The 2005 video game Star Wars: Republic Commando also used fierfek, the expletive popular in the Star Wars franchise. This word is described in-universe as being an alien loan-word originally meaning 'poison', but has been adopted by the game's special forces protagonists as a curse word to make the illusion of playing as commandos more believable.

==Fictional profanities==
Profanity in SF also encompasses the idea of things that alien cultures might find profane, and the notion that what non-humans and humans find to be profane may differ markedly. Card observes that human profanity encompasses words dealing with sexual intercourse and states that that tells one something about human beings. He proceeds to suggest that what aliens might find to be profane can be a useful tool for suggesting the alienness of a culture. The first example of this that he gives are alien cultures that have no trouble with words about sexual intercourse, but that find words to do with eating to be profane. Star Trek: Enterprise made use of this concept in the episode "Vox Sola". The second example Card provides is that of alien cultures where the idea of property ownership is considered to be as obscene as pederasty. Douglas Adams's The Hitchhiker's Guide to the Galaxy at one point mentions that the word Belgium is the worst profanity in the galaxy.

==In other contexts==
As mentioned above, shazbot briefly enjoyed popular usage outside of its television show. Battlestar Galacticas frak, a word that Lee Goldberg characterized as "something truly amazing and subversive" and that Scott Adams called "pure genius", has also escaped its original context. Originally spelled frack, it along with felgercarb were coined by writer Glen A. Larson for the 1978 Battlestar Galactica, for much the same reasons that frell and dren were coined for Farscape: the ability to use profane dialogue, with words that would be immediately understood as synonymous with the real profanities that they stood in for, without falling foul of network censorship and broadcasting restrictions accompanying its original Sunday evening broadcast timeslot.

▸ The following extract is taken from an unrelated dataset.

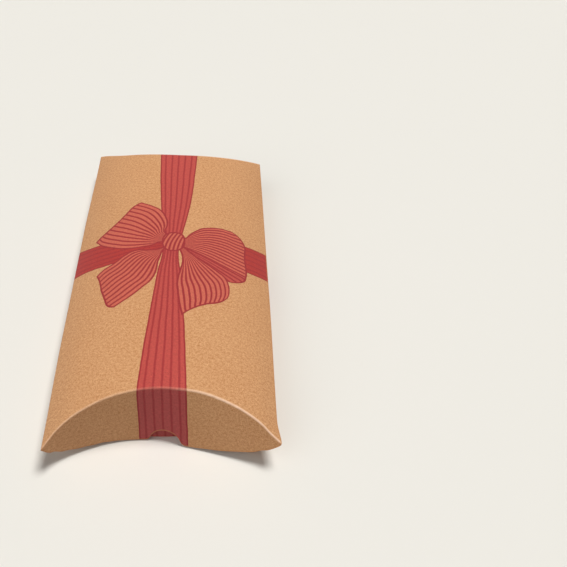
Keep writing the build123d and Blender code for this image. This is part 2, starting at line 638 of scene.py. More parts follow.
class Term:
    """A value on its way through a shader, which sums like a number."""

    def __init__(self, wiring: "Wiring", socket: bpy.types.NodeSocket) -> None:
        """Holds an output of a node and the wiring that it belongs to."""
        self.wiring = wiring
        self.socket = socket

    def __add__(self, other: "Term | float") -> "Term":
        """Sum."""
        return self.wiring.math("ADD", self, other)

    def __sub__(self, other: "Term | float") -> "Term":
        """Difference."""
        return self.wiring.math("SUBTRACT", self, other)

    def __rsub__(self, other: float) -> "Term":
        """Difference from a number."""
        return self.wiring.math("SUBTRACT", other, self)

    def __mul__(self, other: "Term | float") -> "Term":
        """Product."""
        return self.wiring.math("MULTIPLY", self, other)

    def __truediv__(self, other: "Term | float") -> "Term":
        """Quotient."""
        return self.wiring.math("DIVIDE", self, other)

    def size(self) -> "Term":
        """Value without its sign."""
        return self.wiring.math("ABSOLUTE", self)

    def least(self, other: "Term | float") -> "Term":
        """Smaller of two."""
        return self.wiring.math("MINIMUM", self, other)

    def most(self, other: "Term | float") -> "Term":
        """Larger of two."""
        return self.wiring.math("MAXIMUM", self, other)

    def from_step(self, step: float) -> "Term":
        """Distance from the nearest whole number of steps."""
        return self.wiring.math("PINGPONG", self, step / 2)

    def ramp(self, low: float, high: float) -> "Term":
        """Eases the value from 0 to 1.

        Args:
            low: where the result is 0.
            high: where it is 1.

        Returns:
            The eased value.
        """
        node = self.wiring.node("ShaderNodeMapRange", interpolation_type="SMOOTHSTEP")
        self.wiring.join(self, node.inputs["Value"])
        node.inputs["From Min"].default_value = low
        node.inputs["From Max"].default_value = high
        return Term(self.wiring, node.outputs["Result"])

    def through(self, points: Points, span: float, reach: float) -> "Term":
        """Reads a drawn curve.

        Args:
            points: places on the curve, by input from 0 to span and output from -reach
                to reach.
            span: largest input.
            reach: largest output.

        Returns:
            The curve's output.
        """
        node = self.wiring.node("ShaderNodeFloatCurve")
        line = node.mapping.curves[0]
        for number, (along, up) in enumerate(points):
            x, y = along / span, 0.5 + up / (2 * reach)
            if number < 2:
                line.points[number].location = (x, y)
            else:
                line.points.new(x, y)
        node.mapping.update()
        self.wiring.join(self / span, node.inputs["Value"])
        return (Term(self.wiring, node.outputs["Value"]) - 0.5) * (2 * reach)


class Wiring:
    """Adds nodes to one material and joins them."""

    def __init__(self, name: str) -> None:
        """Starts an empty material.

        Args:
            name: of the material.
        """
        self.material = bpy.data.materials.new(name)
        self.material.use_nodes = True
        self.tree = self.material.node_tree
        self.tree.nodes.clear()

    def node(self, kind: str, **settings: object) -> bpy.types.Node:
        """Adds a node.

        Args:
            kind: Blender's name of it.
            settings: its own settings by name.

        Returns:
            The new node.
        """
        made = self.tree.nodes.new(kind)
        for key, value in settings.items():
            setattr(made, key, value)
        return made

    def join(self, source: "Term | float | Colour", target: bpy.types.NodeSocket) -> None:
        """Feeds a socket.

        Args:
            source: the term that is joined to it, or the number or colour that it holds.
            target: the socket.
        """
        if isinstance(source, Term):
            self.tree.links.new(source.socket, target)
        elif isinstance(source, tuple) and target.type == "RGBA":
            target.default_value = (*source, 1.0)
        else:
            target.default_value = source

    def math(self, operation: str, *values: "Term | float") -> Term:
        """Adds a maths node.

        Args:
            operation: what it works out.
            values: its inputs, in order.

        Returns:
            Its result.
        """
        made = self.node("ShaderNodeMath", operation=operation)
        for value, target in zip(values, made.inputs):
            self.join(value, target)
        return Term(self, made.outputs[0])

    def place(self, title: str) -> tuple[Term, Term]:
        """Reads a UV map.

        Args:
            title: name of the map.

        Returns:
            Both of its coordinates.
        """
        source = self.node("ShaderNodeUVMap", uv_map=title)
        split = self.node("ShaderNodeSeparateXYZ")
        self.tree.links.new(source.outputs[0], split.inputs[0])
        return Term(self, split.outputs[0]), Term(self, split.outputs[1])

    def vector(self, x: "Term | float", y: "Term | float", z: "Term | float" = 0.0) -> Term:
        """Joins three values into one vector.

        Args:
            x: its first value.
            y: its second value.
            z: its third value.

        Returns:
            The vector.
        """
        made = self.node("ShaderNodeCombineXYZ")
        for value, target in zip((x, y, z), made.inputs):
            self.join(value, target)
        return Term(self, made.outputs[0])

    def noise(self, where: Term, scale: float, detail: float = 2.0, rough: float = 0.5) -> Term:
        """Makes a soft random value.

        Args:
            where: the place at which it is read.
            scale: how many waves it has in a unit of the place.
            detail: how many finer layers it has.
            rough: how strong each finer layer is.

        Returns:
            The value, from about 0 to 1.
        """
        made = self.node("ShaderNodeTexNoise")
        self.join(where, made.inputs["Vector"])
        made.inputs["Scale"].default_value = scale
        made.inputs["Detail"].default_value = detail
        made.inputs["Roughness"].default_value = rough
        return Term(self, made.outputs["Fac"])

    def cells(self, where: Term, scale: float) -> Term:
        """Scatters points.

        Args:
            where: the place at which they are read.
            scale: how many there are in a unit of the place.

        Returns:
            The distance to the nearest one.
        """
        made = self.node("ShaderNodeTexVoronoi")
        self.join(where, made.inputs["Vector"])
        made.inputs["Scale"].default_value = scale
        return Term(self, made.outputs["Distance"])

    def mix(self, share: "Term | float", first: "Term | Colour", second: "Term | Colour",
            blend: str = "MIX") -> Term:
        """Mixes two colours.

        Args:
            share: of the second colour.
            first: the colour at a share of 0.
            second: the colour at a share of 1.
            blend: how the second goes over the first.

        Returns:
            The mixed colour.
        """
        made = self.node("ShaderNodeMix", data_type="RGBA", blend_type=blend)
        self.join(share, made.inputs[MIX_SHARE])
        self.join(first, made.inputs[MIX_FIRST])
        self.join(second, made.inputs[MIX_SECOND])
        return Term(self, made.outputs[MIX_RESULT])

    def tinted(self, colour: "Term | Colour", strength: Term) -> Term:
        """Makes a colour lighter or darker.

        Args:
            colour: the colour.
            strength: the factor.

        Returns:
            The new colour.
        """
        made = self.node("ShaderNodeVectorMath", operation="SCALE")
        self.join(colour, made.inputs[0])
        self.join(strength, made.inputs["Scale"])
        return Term(self, made.outputs[0])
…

The producers re-spelled the word frak for the 2004 Battlestar Galactica series, in order to make it, literally, a four-letter word; the word appears in several Black Library novels before then, most notably the Ciaphas Cain series. It has escaped, in both forms, from the series to a whole variety of other contexts, from a Dilbert cartoon strip where Dilbert mutters it, through other television shows including The Office, Gossip Girl, Veronica Mars, 30 Rock, The Big Bang Theory, and Scrubs, and Robert Crais's Elvis Cole novel Chasing Darkness, to everyday spoken use.

The BBC Two science fiction television series Red Dwarf replaces most of its characters' profanities with invented terms, mainly smeg (possibly a truncation of smegma) and its compound smeg-head. Other common insults are goit and gimboid.

The 2016 comedic TV series The Good Place introduces multiple euphemistic wordplays on the real-world profanities. Since the show is set in the afterlife-analogue of heaven, the people cannot directly curse there and any swear word is automatically being replaced with a similarly pronounced English word, whenever a person is trying to say it. Some of the most notable substitutions are: fuck → fork, shit → shirt, bitch → bench, asshole → ashhole, and the derivatives motherfucker → motherforker and bullshit → bullshirt. Such automatic replacement was also compared with the real-world iPhone's autocorrect feature.

== Footnotes ==
- Battis has lot to say on Aeryn Sun's use of "frell" here, in terms of its status as a non-performative utterance, and the locutionary and perlocutionary power of the statement. For more detail, see pages 146 et seq. of Battis 2007.